To identify which clients to discuss, Chris Young, an advisor and shareholder, emails the firm’s four lead planners for suggestions. Before the meeting, he sends a summary of the planning completed up to that point to all the participants.

It’s paid off.  “We’ve gotten some nice referrals,” says Blessing, whose firm has about $760 million in assets. For example, one meeting held about a year ago during which participants considered out-of-the-box gifting strategies for one client has reaped about five client referrals.

The meetings didn’t start out as a way of cultivating COIs. Instead, it was a way of educating the firm’s 20 employees about different cases the practice was working on. Impressing COIs “has been a nice byproduct,” says Blessing.

Send Them Reference Materials They Can’t Refuse

For Vance Falbaum, the key to cultivating CPAs is to make sure his firm’s name is always staring them in the face.

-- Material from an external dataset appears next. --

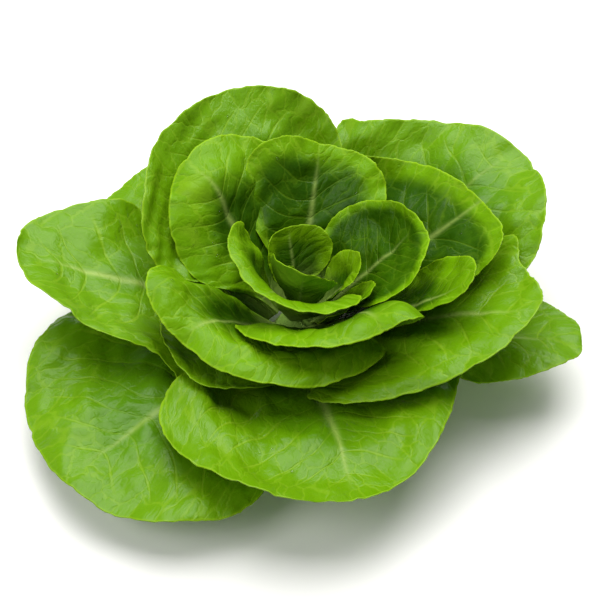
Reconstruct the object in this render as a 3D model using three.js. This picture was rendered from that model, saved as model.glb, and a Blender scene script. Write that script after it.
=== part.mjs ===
// Butterhead lettuce, as picked: an open rosette of soft round leaves round a short stem.
// The head rests on its cut stem.
// Millimetres, +Z up. The origin is the centre of the cut, on the surface that the head rests on.
// Azimuths are in degrees from +X, counter-clockwise from above, and -Y is the front.
import * as THREE from "three";

const DEGREE = Math.PI / 180;

// The stem is a cone with a flat cut below and a rounded tip in the heart.
const STEM = {
  cutRadius: 14.5,
  rootRadius: 15.4,
  rootHeight: 4,
  tipRadius: 3.4,
  tipHeight: 34,
  budRadius: 2,
  budHeight: 36,
  topHeight: 36.6,
  sides: 28,
};

// The leaves lie in nested cups round the stem: cup 0 is the heart and cup 1 the lowest outer leaf.
// A cup's profile starts on the stem's flank.
// Its climb changes evenly from startClimb to endClimb over its reach.
const CUP = {
  heartRoot: { radius: 5, height: 34 },
  outerRoot: { radius: 17, height: 6 },
  reach: 150,
  startClimb: (cup) => 70 - 70 * cup + 20 * cup ** 2,
  endClimb: (cup) => 95 - 20 * cup - 95 * cup ** 2,
};

// The whole head leans to +X by this share of its height.
const LEAN = 0.15;

// What all the blades share. Lengths are in millimetres and angles in degrees.
// widestShare, ribHeight and ribWidth are shares of the leaf's length, and rolledShare one of a ray's.
// rootShare is the most that a root takes of its side's span, so that a narrow side doesn't fold over.
// lastRay is how far round its shoulder the margin runs on each side.
// spreading above 1 keeps a blade narrow near its root and spreads it towards the margin.
// rowCrowding above 1 sets the rows closer together near the margin.
// columnWidth is how far apart the columns stand on the widest arc.
const BLADE = {
  thickness: 0.9,
  rootSpan: 36,
  widestShare: 0.54,
  rootShare: 0.65,
  shoulderTurn: 142,
  lastRay: 0.845,
  spreading: 1.5,
  ribHeight: 0.014,
  ribWidth: 0.03,
  tipRibWidth: 0.5,
  rolledShare: 0.5,
  rowCrowding: 1.25,
  columnWidth: 5,
  leastColumns: 14,
  mostColumns: 22,
  rows: 7,
};

// One entry for each leaf, from the heart outwards.
// span: how far the blade reaches each way round the stem, clockwise and counter-clockwise.
// rootSpan: how far its root does.
// reach: how much longer than an even oval the blade is, at places spread evenly along its margin.
// lift: how much further out than its own cup the margin leans, at such places.
// roll: how far the margin curls outwards, at such places, over rollWidth.
// wave: height, count and phase of the blade's undulation.
const LEAVES = [
  { name: "heart_leaf_1", azimuth: 180, cup: 0.0, length: 22, span: [60, 60] },
  { name: "heart_leaf_2", azimuth: 255, cup: 0.06, length: 46, span: [80, 80], reach: [1, 1.2, 1, 0.8, 1] },
  {
    name: "heart_leaf_3", azimuth: 118, cup: 0.12, length: 41, span: [70, 60],
    reach: [1, 1, 1, 0.95, 1.05, 1, 1],
  },
  { name: "heart_leaf_4", azimuth: 347, cup: 0.16, length: 40, span: [40, 60] },
  {
    name: "cup_leaf_1", azimuth: 232, cup: 0.215, length: 60, span: [75, 90],
    reach: [1, 1.4, 0.95, 1.08, 1], roll: [0, 30, 60, 40, 10], rollWidth: 14,
  },
  { name: "cup_leaf_2", azimuth: 324, cup: 0.305, length: 44, span: [36, 36] },
  {
    name: "cup_leaf_4", azimuth: 300, cup: 0.36, length: 85, span: [84, 28], rootSpan: 24,
    reach: [1, 0.95, 0.86, 0.95, 1.1, 1.15, 1], lift: [0, 0, 0.03, 0.12, 0.2],
    roll: [50, 70, 70, 60, 30], rollWidth: 20,
  },
  {
    name: "cup_leaf_3", azimuth: 15, cup: 0.4, length: 68, span: [50, 60],
    reach: [1, 1, 1.06, 1.04, 0.94, 0.92, 1],
  },
  {
    name: "inner_leaf_1", azimuth: 88, cup: 0.44, length: 86, span: [46, 42],
    reach: [1, 1, 0.98, 0.94, 1.12, 1.1, 1], roll: [0, 30, 30, 20, 0], rollWidth: 16,
  },
  {
    name: "inner_leaf_3", azimuth: 143, cup: 0.49, length: 101, span: [42, 36],
    reach: [1, 1, 1.01, 0.96, 0.84, 0.78, 0.85], roll: [0, 10, 50, 60, 0], rollWidth: 27,
  },
  {
    name: "inner_leaf_4", azimuth: 215, cup: 0.53, length: 85, span: [38, 102],
    reach: [1, 1.2, 1.18, 0.95, 0.86, 1.05, 1], lift: [0, 0, 0, -0.04, -0.04],
    roll: [20, 50, 90, 60, 10], rollWidth: 26,
  },
  { name: "inner_leaf_2", azimuth: 338, cup: 0.545, length: 94, span: [11, 26], rootSpan: 22 },
  {
    name: "inner_leaf_5", azimuth: 20, cup: 0.62, length: 112, span: [32, 54], rootSpan: 22,
    reach: [1, 1, 1, 0.85, 0.87, 1.15, 1],
  },
  {
    name: "outer_leaf_1", azimuth: 121, cup: 0.645, length: 117, span: [47, 58],
    reach: [1, 0.9, 1, 1.01, 0.96, 1, 1], wave: [1.5, 4, 0],
  },
  {
    name: "outer_leaf_2", azimuth: 340, cup: 0.695, length: 120, span: [70, 32], rootSpan: 30,
    reach: [1, 0.88, 0.67, 0.7, 0.95, 0.93, 1.15, 1, 1], lift: [-0.03, -0.03, 0, 0, 0],
    roll: [60, 60, 70, 60, 20, 0, 0, 0, 0], rollWidth: 22,
  },
  {
    name: "outer_leaf_4", azimuth: 35, cup: 0.755, length: 132, span: [42, 47],
    reach: [1, 1, 0.97, 0.96, 0.92, 1.3, 1.1], wave: [2, 4, 1],
  },
  { name: "outer_leaf_3", azimuth: 218, cup: 0.76, length: 72, span: [40, 40] },
  {
    name: "outer_leaf_5", azimuth: 176, cup: 0.82, length: 142, span: [28, 50],
    reach: [1, 1, 0.92, 0.98, 0.58, 0.9, 1], wave: [1.5, 4, 2],
  },
  {
    name: "outer_leaf_6", azimuth: 281, cup: 0.87, length: 119, span: [62, 60],
    reach: [1, 0.93, 0.98, 0.98, 0.8, 1.14, 1], wave: [2, 4, 0.5],
  },
  { name: "outer_leaf_7", azimuth: 142, cup: 0.9, length: 112, span: [32, 32], rootSpan: 20 },
  {
    name: "outer_leaf_8", azimuth: 347, cup: 0.91, length: 128, span: [17, 18], rootSpan: 28,
    reach: [1, 1, 0.94, 1, 1, 1, 1], wave: [2, 3, 0],
  },
  { name: "outer_leaf_10", azimuth: 64, cup: 0.935, length: 105, span: [36, 36], wave: [2, 3, 1] },
  { name: "outer_leaf_9", azimuth: 222, cup: 0.96, length: 135, span: [47, 42], wave: [2, 4, 3] },
];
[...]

For the past five years, Falbaum, who heads Falbaum Investment Group, a Tucson, Ariz. firm with about $355 million in assets , has produced a 12-page reference guide with key facts and figures, everything from the maximum AMT exemption amount to the annual contribution limit for Coverdell education accounts. The last page lists his own firm’s events for that year. And, perhaps most important, the cover, in big letters, says “Compliments of the Falbaum Investment Group.”  He e-mails it to about 200 CPAs, most of them in southern Arizona. For those who request it, he’ll mail a bound and laminated copy. Lately, however, he’s found that many CPAs drag it onto their desktop, to make it easier to retrieve.

 Falbaum doesn’t think the publication is directly responsible for his forming relationships with CPAs. Instead, he sees it as a subtle way of establishing his credibility. “It’s a service that helps keep our name out in front of decision makers,” he says.